# [CHALLENGE]
Report, word for word, every line of the material that contains "where".

# [RECORDS SUPPLIED]
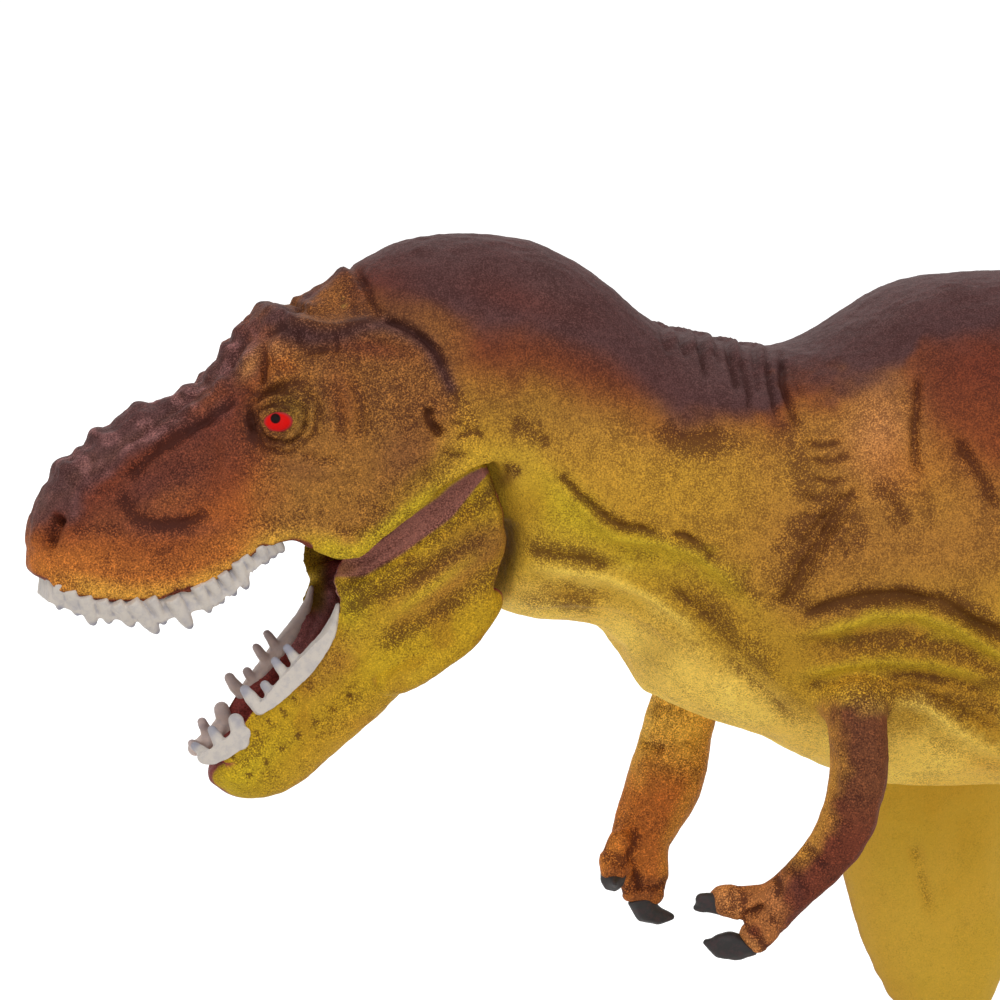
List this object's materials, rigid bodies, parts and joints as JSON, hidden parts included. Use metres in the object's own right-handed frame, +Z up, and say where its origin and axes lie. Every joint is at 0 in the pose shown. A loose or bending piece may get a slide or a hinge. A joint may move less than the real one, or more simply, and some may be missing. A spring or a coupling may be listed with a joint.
{
  "type": "toy dinosaur figure",
  "caption": "Standing two-legged meat-eating dinosaur figure with small arms, a raised tail and a wide open lower jaw that turns on a pin.",
  "frame": {"origin": "on the floor, under the middle of the figure's length and width", "axes": "+X from the nose to the tip of the tail, +Y to the figure's right side, +Z up; the left side faces -Y"},
  "size_m": [0.297, 0.0642, 0.1455],
  "materials": {
    "head_skin": "painted matte",
    "jaw_skin": "painted matte",
    "body_skin": "painted matte",
    "arm_skin": "painted matte",
    "leg_skin": "painted matte",
    "teeth": "painted satin",
    "tongue": "painted satin",
    "claws": "painted satin",
    "eyes": "painted gloss",
    "steel": "drawn wire"
  },
  "bodies": {
    "figure": {"skull": "head_skin", "upper_teeth": "teeth", "left_eye": "eyes", "right_eye": "eyes", "jaw_pin": "steel", "trunk_left_shell": "body_skin", "trunk_right_shell": "body_skin", "tail": "body_skin", "left_arm": "arm_skin", "right_arm": "arm_skin", "left_leg": "leg_skin", "right_leg": "leg_skin", "left_hand_claw_1": "claws", "left_hand_claw_2": "claws", "left_inner_toe_claw": "claws", "left_middle_toe_claw": "claws", "left_outer_toe_claw": "claws", "right_hand_claw_1": "claws", "right_hand_claw_2": "claws", "right_inner_toe_claw": "claws", "right_middle_toe_claw": "claws", "right_outer_toe_claw": "claws"},
    "jaw": {"lower_jaw": "jaw_skin", "lower_teeth": "teeth", "tongue": "tongue"}
  },
  "joints": [
    {"name": "jaw_hinge", "type": "hinge", "parent": "figure", "child": "jaw", "pos_m": [-0.093, 0, 0.1145], "axis": [0, 1, 0], "range_deg": [0, 32]}
  ]
}
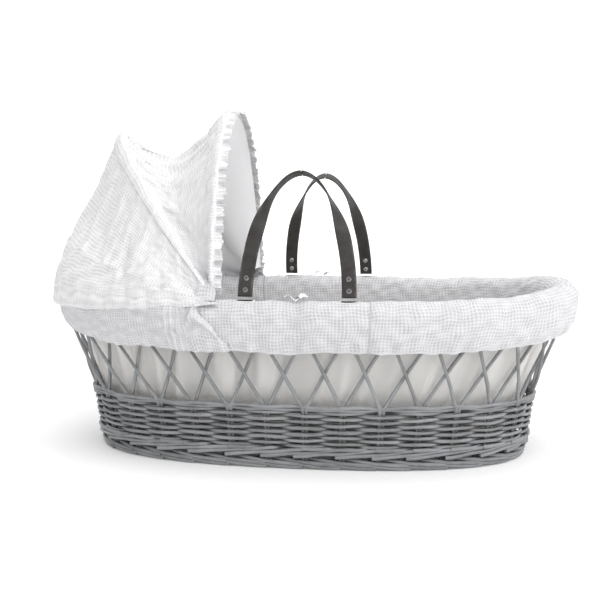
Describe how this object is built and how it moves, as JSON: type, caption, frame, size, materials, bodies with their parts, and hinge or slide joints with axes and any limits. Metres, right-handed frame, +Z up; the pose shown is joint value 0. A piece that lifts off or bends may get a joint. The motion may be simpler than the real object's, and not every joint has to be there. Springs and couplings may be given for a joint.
{
  "type": "moses basket",
  "caption": "Woven willow baby basket with an open lattice wall, padded waffle-cotton rim cover, two strap handles and a folding fabric hood on wire hoops.",
  "frame": {"origin": "middle of the base's underside, on the surface that the basket stands on", "axes": "+X to the foot end, -X to the head end under the hood, +Z up, the front handle on the -Y side"},
  "size_m": [0.8798, 0.465, 0.5623],
  "materials": {
    "grey_willow": "satin painted willow rods",
    "waffle_cover": "white waffle-weave cotton, padded",
    "waffle_hood": "white waffle-weave cotton, unpadded",
    "liner_cotton": "plain white cotton",
    "mattress_cotton": "plain white cotton",
    "frill_cotton": "gathered white cotton",
    "cotton_tape": "white cotton tape",
    "strap_leather": "dark grey-brown, satin",
    "wire_steel": "bright drawn wire",
    "rivet_chrome": "polished"
  },
  "bodies": {
    "basket": {"base_panel": "grey_willow", "foot_border": "grey_willow", "wall_weave": "grey_willow", "stake_panel_01": "grey_willow", "stake_panel_02": "grey_willow", "stake_panel_03": "grey_willow", "stake_panel_04": "grey_willow", "stake_panel_05": "grey_willow", "stake_panel_06": "grey_willow", "stake_panel_07": "grey_willow", "stake_panel_08": "grey_willow", "stake_panel_09": "grey_willow", "stake_panel_10": "grey_willow", "stake_panel_11": "grey_willow", "stake_panel_12": "grey_willow", "stake_panel_13": "grey_willow", "stake_panel_14": "grey_willow", "stake_panel_15": "grey_willow", "stake_panel_16": "grey_willow", "border_weave": "grey_willow", "rim_rod": "grey_willow", "liner_foot_back": "liner_cotton", "liner_head_back": "liner_cotton", "liner_head_front": "liner_cotton", "liner_foot_front": "liner_cotton", "mattress": "mattress_cotton", "rim_cover_foot_back": "waffle_cover", "rim_cover_head_back": "waffle_cover", "rim_cover_head_front": "waffle_cover", "rim_cover_foot_front": "waffle_cover", "cover_tie_front": "cotton_tape", "cover_tie_back": "cotton_tape", "handle_loop_front_left": "strap_leather", "handle_loop_front_right": "strap_leather", "handle_loop_back_left": "strap_leather", "handle_loop_back_right": "strap_leather", "hood_prong_front": "wire_steel", "hood_prong_back": "wire_steel", "hood_pin_front": "rivet_chrome", "hood_pin_back": "rivet_chrome", "hood_skirt": "waffle_hood", "hood_back_panel": "waffle_hood"},
    "hood_rear": {"rear_hoop": "wire_steel", "hood_top_panel": "waffle_hood"},
    "hood_front": {"front_hoop": "wire_steel", "hood_frill": "frill_cotton"},
    "carry_front": {"handle_front": "strap_leather", "rivet_handle_front_left_1": "rivet_chrome", "rivet_handle_front_left_2": "rivet_chrome", "rivet_handle_front_right_1": "rivet_chrome", "rivet_handle_front_right_2": "rivet_chrome"},
    "carry_back": {"handle_back": "strap_leather", "rivet_handle_back_left_1": "rivet_chrome", "rivet_handle_back_left_2": "rivet_chrome", "rivet_handle_back_right_1": "rivet_chrome", "rivet_handle_back_right_2": "rivet_chrome"}
  },
  "joints": [
    {"name": "rear_hoop_fold", "type": "hinge", "parent": "basket", "child": "hood_rear", "pos_m": [-0.13, 0, 0.273], "axis": [0, -1, 0], "range_deg": [0, 48], "deforming": ["hood_back_panel"]},
    {"name": "front_hoop_fold", "type": "hinge", "parent": "hood_rear", "child": "hood_front", "pos_m": [-0.13, 0, 0.273], "axis": [0, -1, 0], "range_deg": [0, 30], "deforming": ["hood_top_panel"]},
    {"name": "handle_front_swing", "type": "hinge", "parent": "basket", "child": "carry_front", "pos_m": [0, -0.2048, 0.269], "axis": [1, 0, 0], "range_deg": [-45, 100]},
    {"name": "handle_back_swing", "type": "hinge", "parent": "basket", "child": "carry_back", "pos_m": [0, 0.205, 0.269], "axis": [-1, 0, 0], "range_deg": [-45, 100]}
  ]
}
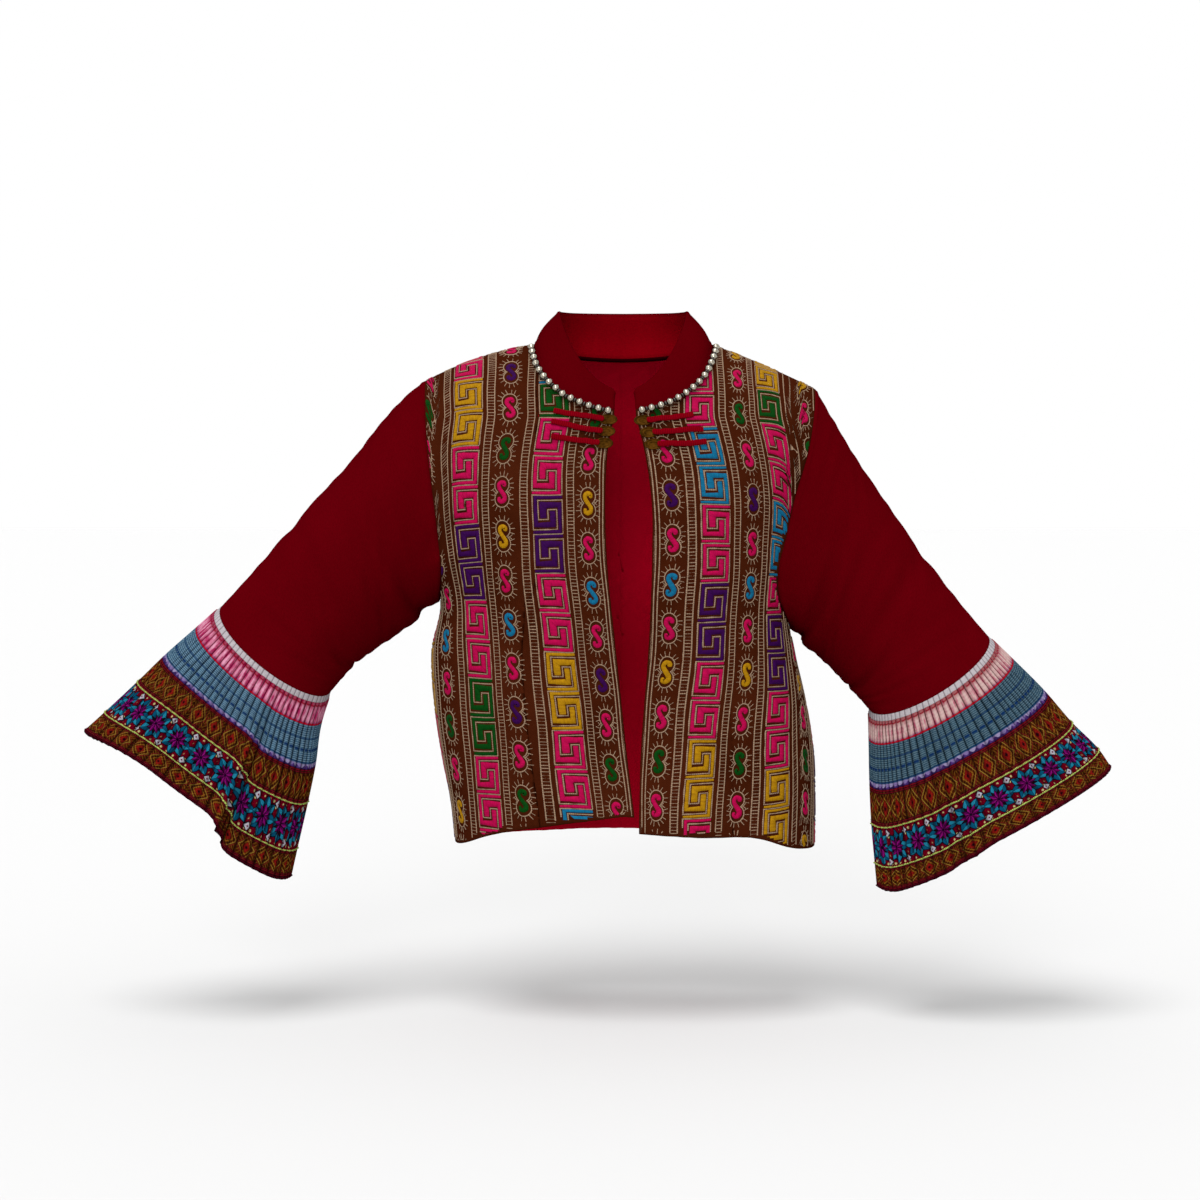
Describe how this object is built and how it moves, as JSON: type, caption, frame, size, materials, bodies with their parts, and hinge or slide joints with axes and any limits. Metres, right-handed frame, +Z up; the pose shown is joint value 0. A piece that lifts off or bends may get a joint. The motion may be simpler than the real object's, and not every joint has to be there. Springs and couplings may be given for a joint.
{
  "type": "hmong embroidered jacket",
  "caption": "Open-fronted short jacket with embroidered body, stand collar, plain sleeves and wide pleated cuffs, held out as worn.",
  "frame": {"origin": "midway between the two points where the neckline meets the shoulder seams, where the wearer's shoulders hold the jacket", "axes": "+Z up, the front faces -Y, +X towards the right as seen from the front (the wearer's left)"},
  "size_m": [1.1112, 0.2521, 0.6266],
  "materials": {
    "embroidered_cotton": "matte",
    "crimson_lining": "matte",
    "crimson_cotton": "matte",
    "white_tape": "matte",
    "pink_tie_dye": "matte",
    "blue_batik": "matte",
    "figured_border": "matte",
    "silver": "polished",
    "red_cord": "matte",
    "old_brass": "worn"
  },
  "bodies": {
    "root": {"front_left": "embroidered_cotton", "front_right": "embroidered_cotton", "back": "embroidered_cotton", "back_lining": "crimson_lining", "collar": "crimson_cotton", "sleeve_left": "crimson_cotton", "sleeve_right": "crimson_cotton", "cuff_tape_left": "white_tape", "cuff_tape_right": "white_tape", "cuff_pink_band_left": "pink_tie_dye", "cuff_pink_band_right": "pink_tie_dye", "cuff_batik_band_left": "blue_batik", "cuff_batik_band_right": "blue_batik", "cuff_border_left": "figured_border", "cuff_border_right": "figured_border", "bead_string_left": "silver", "bead_string_right": "silver", "tab_left_1": "red_cord", "tab_left_2": "red_cord", "tab_left_3": "red_cord", "tab_right_1": "red_cord", "tab_right_2": "red_cord", "tab_right_3": "red_cord", "disc_left_1": "old_brass", "disc_left_2": "old_brass", "disc_left_3": "old_brass", "disc_right_1": "old_brass", "disc_right_2": "old_brass", "disc_right_3": "old_brass"}
  },
  "joints": []
}
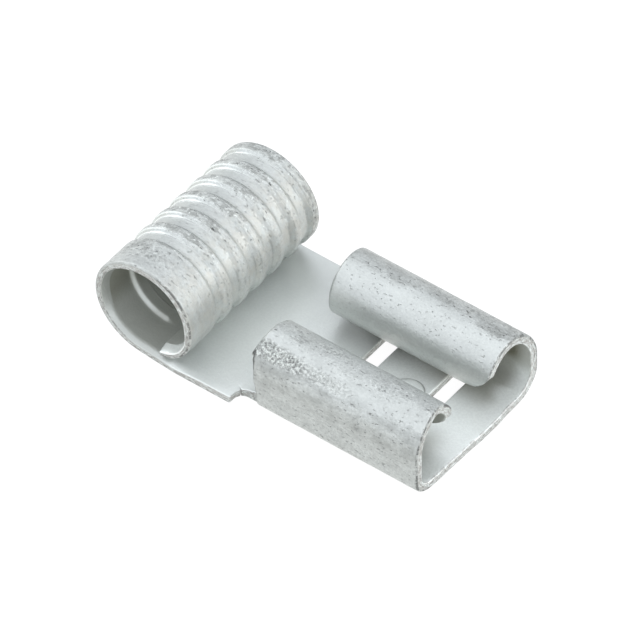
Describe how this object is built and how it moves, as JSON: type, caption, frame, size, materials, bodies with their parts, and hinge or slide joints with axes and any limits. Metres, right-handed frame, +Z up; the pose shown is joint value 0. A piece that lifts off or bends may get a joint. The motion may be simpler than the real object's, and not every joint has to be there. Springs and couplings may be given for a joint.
{
  "type": "female spade terminal",
  "caption": "Flag-type female spade terminal folded from one sheet: a receptacle of rolled walls grips a flat tab and a ribbed barrel takes the wire.",
  "frame": {"origin": "middle of the length and width, on the flat underside of the receptacle and tongue", "axes": "+X out of the receptacle's mouth, the way the mating tab leaves; +Y along the wire barrel, away from its plain end; +Z up, the way the walls and barrel stand"},
  "size_m": [0.0152, 0.0082, 0.0048],
  "materials": {
    "tin": "matte tin plating on rolled brass sheet, with bare sheared edges"
  },
  "bodies": {
    "root": {"terminal": "tin"}
  },
  "joints": []
}
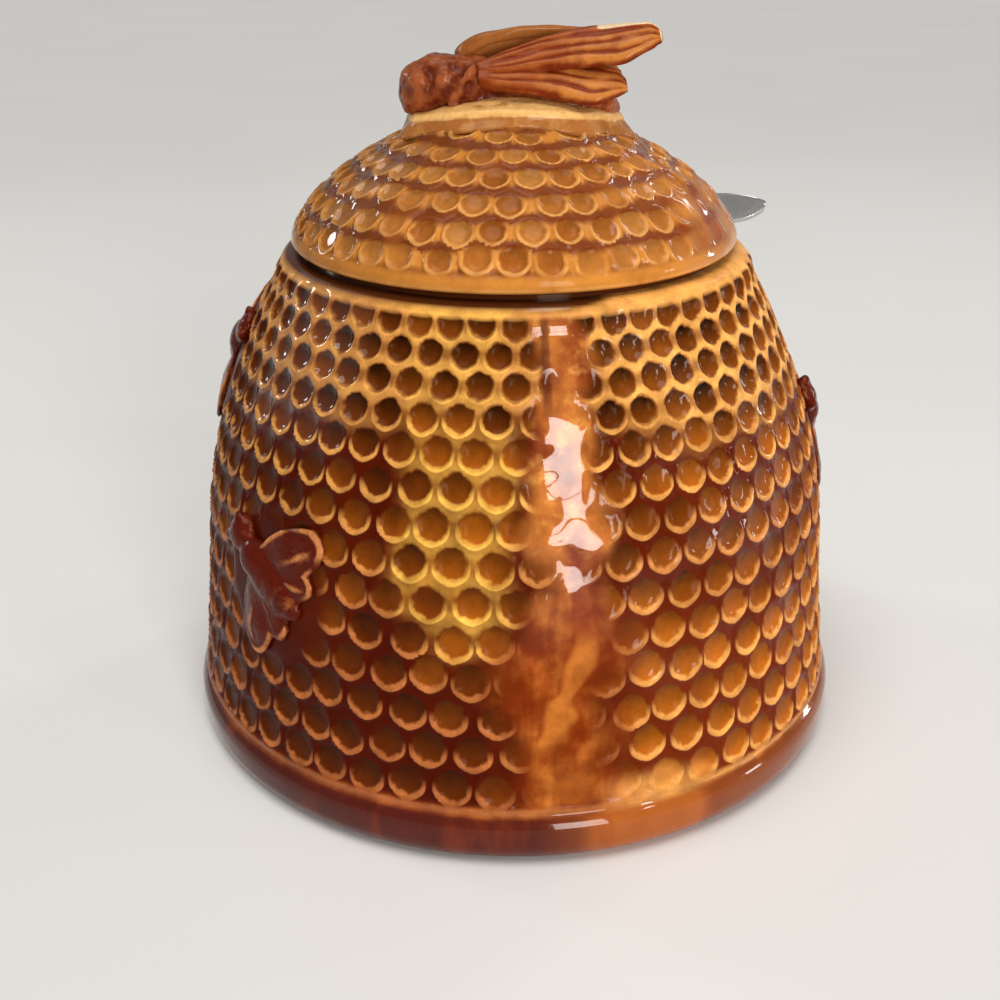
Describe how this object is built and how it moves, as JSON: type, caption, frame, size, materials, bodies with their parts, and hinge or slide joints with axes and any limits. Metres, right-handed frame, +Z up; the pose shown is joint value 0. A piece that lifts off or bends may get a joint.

# [REPLY TO THE TASK]
List this object's materials, rigid bodies, parts and joints as JSON, hidden parts included. Use metres in the object's own right-handed frame, +Z up, and say where its origin and axes lie. Every joint is at 0 in the pose shown. A loose or bending piece may get a slide or a hinge. A joint may move less than the real one, or more simply, and some may be missing. A spring or a coupling may be listed with a joint.
  "frame": {"origin": "midway between the two points where the neckline meets the shoulder seams, where the wearer's shoulders hold the jacket", "axes": "+Z up, the front faces -Y, +X towards the right as seen from the front (the wearer's left)"},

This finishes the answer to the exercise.